GOAL: Copy every line from the data below in which the string "overall" can be found.
—————
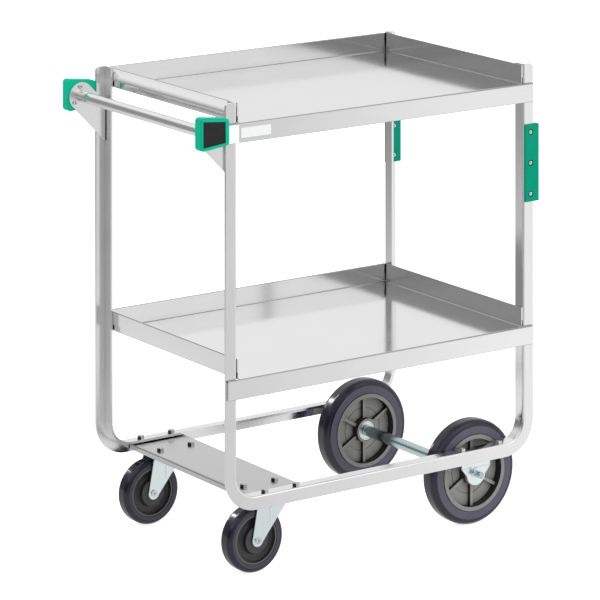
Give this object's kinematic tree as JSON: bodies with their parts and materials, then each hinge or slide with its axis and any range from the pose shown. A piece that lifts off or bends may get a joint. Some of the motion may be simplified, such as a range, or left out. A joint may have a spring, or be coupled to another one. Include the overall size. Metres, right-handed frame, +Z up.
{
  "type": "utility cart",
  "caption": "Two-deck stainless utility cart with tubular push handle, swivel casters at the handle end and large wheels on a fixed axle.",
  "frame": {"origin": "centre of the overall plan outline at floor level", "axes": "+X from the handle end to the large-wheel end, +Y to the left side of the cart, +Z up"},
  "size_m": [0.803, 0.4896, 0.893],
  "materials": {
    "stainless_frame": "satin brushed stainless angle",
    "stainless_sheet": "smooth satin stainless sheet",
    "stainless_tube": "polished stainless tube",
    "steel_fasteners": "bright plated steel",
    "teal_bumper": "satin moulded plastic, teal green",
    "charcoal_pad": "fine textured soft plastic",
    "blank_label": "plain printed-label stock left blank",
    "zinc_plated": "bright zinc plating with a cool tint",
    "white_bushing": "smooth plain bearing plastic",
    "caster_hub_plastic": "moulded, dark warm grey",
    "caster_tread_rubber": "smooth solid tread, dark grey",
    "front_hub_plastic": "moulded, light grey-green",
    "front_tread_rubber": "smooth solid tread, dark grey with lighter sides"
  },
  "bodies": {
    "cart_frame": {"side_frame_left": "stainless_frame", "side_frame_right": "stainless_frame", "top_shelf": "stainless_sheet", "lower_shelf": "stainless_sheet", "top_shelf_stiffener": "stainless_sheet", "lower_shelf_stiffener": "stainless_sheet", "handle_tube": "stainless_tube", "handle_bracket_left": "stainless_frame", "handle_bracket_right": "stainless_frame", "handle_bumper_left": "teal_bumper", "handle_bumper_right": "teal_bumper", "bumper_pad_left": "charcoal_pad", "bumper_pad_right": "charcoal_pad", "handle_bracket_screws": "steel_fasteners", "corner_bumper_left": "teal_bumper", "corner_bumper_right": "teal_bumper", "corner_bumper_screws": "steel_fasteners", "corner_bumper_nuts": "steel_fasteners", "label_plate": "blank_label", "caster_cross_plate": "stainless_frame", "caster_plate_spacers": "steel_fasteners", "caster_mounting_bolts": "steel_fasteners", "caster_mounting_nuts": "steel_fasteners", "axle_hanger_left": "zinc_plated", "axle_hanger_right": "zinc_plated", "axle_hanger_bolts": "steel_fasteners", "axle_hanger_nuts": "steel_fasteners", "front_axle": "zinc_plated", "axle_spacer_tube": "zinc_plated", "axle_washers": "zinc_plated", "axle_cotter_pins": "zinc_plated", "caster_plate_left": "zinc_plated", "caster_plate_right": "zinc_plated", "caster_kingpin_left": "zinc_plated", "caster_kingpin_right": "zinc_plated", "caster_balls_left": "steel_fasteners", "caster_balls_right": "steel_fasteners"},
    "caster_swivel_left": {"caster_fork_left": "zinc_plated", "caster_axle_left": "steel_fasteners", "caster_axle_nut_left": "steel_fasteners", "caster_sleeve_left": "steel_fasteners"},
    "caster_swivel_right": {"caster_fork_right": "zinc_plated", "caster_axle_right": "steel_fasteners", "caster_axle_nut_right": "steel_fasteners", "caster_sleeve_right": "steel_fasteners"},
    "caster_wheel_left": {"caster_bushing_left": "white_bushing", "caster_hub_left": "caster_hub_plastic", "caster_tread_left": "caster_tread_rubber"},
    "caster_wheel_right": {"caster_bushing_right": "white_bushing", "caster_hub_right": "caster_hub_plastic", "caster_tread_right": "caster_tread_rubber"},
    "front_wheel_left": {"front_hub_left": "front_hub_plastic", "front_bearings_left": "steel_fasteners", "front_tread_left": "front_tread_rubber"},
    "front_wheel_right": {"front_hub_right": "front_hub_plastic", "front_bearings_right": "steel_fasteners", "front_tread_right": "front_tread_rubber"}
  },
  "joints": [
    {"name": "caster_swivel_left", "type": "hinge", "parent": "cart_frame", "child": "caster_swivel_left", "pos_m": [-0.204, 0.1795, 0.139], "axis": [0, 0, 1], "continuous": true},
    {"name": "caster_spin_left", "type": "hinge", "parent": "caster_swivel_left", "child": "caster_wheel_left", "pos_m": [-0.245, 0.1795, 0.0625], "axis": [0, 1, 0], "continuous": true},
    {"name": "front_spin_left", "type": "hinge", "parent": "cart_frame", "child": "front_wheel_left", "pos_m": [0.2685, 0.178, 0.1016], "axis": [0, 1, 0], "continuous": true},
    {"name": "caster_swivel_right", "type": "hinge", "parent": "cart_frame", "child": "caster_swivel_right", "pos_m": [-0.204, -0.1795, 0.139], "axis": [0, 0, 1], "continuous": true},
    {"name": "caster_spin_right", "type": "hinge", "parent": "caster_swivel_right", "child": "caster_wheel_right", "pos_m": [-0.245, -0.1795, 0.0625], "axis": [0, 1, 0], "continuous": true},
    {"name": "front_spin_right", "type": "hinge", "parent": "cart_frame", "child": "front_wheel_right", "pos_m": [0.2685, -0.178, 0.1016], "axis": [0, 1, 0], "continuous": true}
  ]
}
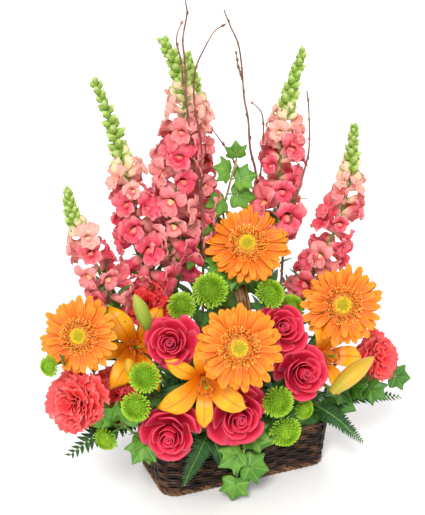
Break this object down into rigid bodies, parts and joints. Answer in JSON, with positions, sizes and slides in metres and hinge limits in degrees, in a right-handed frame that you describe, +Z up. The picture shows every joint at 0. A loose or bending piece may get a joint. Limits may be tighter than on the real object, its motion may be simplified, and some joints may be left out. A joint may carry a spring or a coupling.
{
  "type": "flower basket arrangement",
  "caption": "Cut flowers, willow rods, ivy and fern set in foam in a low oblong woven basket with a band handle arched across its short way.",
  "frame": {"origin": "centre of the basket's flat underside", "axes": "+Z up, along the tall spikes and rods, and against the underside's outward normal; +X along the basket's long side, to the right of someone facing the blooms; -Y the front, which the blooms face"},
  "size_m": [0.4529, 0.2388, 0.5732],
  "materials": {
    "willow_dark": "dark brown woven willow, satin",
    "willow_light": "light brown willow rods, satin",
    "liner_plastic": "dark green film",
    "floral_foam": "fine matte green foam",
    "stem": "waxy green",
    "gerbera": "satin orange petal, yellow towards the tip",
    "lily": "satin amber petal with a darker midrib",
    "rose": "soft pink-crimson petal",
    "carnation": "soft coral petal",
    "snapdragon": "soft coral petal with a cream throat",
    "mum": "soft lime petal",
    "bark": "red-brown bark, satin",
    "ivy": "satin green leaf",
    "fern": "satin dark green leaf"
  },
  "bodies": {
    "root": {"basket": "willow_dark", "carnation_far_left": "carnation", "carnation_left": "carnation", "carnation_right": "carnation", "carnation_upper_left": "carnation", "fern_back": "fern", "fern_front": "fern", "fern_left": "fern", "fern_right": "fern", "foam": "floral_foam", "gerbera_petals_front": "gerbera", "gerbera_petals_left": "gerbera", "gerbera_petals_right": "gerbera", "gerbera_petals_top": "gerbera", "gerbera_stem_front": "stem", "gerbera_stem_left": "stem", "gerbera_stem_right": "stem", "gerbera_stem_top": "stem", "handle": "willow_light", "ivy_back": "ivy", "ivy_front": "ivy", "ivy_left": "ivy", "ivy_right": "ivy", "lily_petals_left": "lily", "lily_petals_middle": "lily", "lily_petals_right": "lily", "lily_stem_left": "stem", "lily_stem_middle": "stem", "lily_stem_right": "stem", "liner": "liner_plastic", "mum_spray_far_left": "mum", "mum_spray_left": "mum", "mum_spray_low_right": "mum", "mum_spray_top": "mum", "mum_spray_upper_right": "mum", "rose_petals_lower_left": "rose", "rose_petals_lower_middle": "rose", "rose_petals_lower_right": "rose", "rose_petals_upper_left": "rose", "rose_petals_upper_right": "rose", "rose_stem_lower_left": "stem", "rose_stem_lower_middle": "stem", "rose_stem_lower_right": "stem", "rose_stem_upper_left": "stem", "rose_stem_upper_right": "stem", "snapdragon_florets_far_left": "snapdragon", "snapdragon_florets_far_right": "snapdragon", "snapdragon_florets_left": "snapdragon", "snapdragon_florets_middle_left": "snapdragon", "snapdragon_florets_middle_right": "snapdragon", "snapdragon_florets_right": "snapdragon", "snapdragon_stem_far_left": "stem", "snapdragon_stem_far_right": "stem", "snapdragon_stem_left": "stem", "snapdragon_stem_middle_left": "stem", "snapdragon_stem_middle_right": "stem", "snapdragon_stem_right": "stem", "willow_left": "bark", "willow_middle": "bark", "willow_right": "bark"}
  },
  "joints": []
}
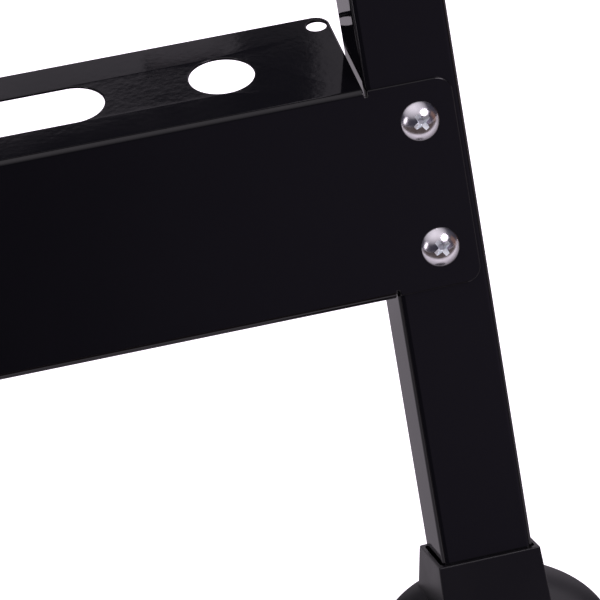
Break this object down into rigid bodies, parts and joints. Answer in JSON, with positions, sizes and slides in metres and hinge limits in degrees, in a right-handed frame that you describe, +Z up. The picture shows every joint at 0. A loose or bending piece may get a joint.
—————
REPLY:
Give this object's kinematic tree as JSON: bodies with their parts and materials, then each hinge or slide with its axis and any range from the pose shown. A piece that lifts off or bends may get a joint. Some of the motion may be simplified, such as a range, or left out. A joint may have a spring, or be coupled to another one. Include the overall size. Metres, right-handed frame, +Z up.
  "frame": {"origin": "centre of the overall plan outline at floor level", "axes": "+X from the handle end to the large-wheel end, +Y to the left side of the cart, +Z up"},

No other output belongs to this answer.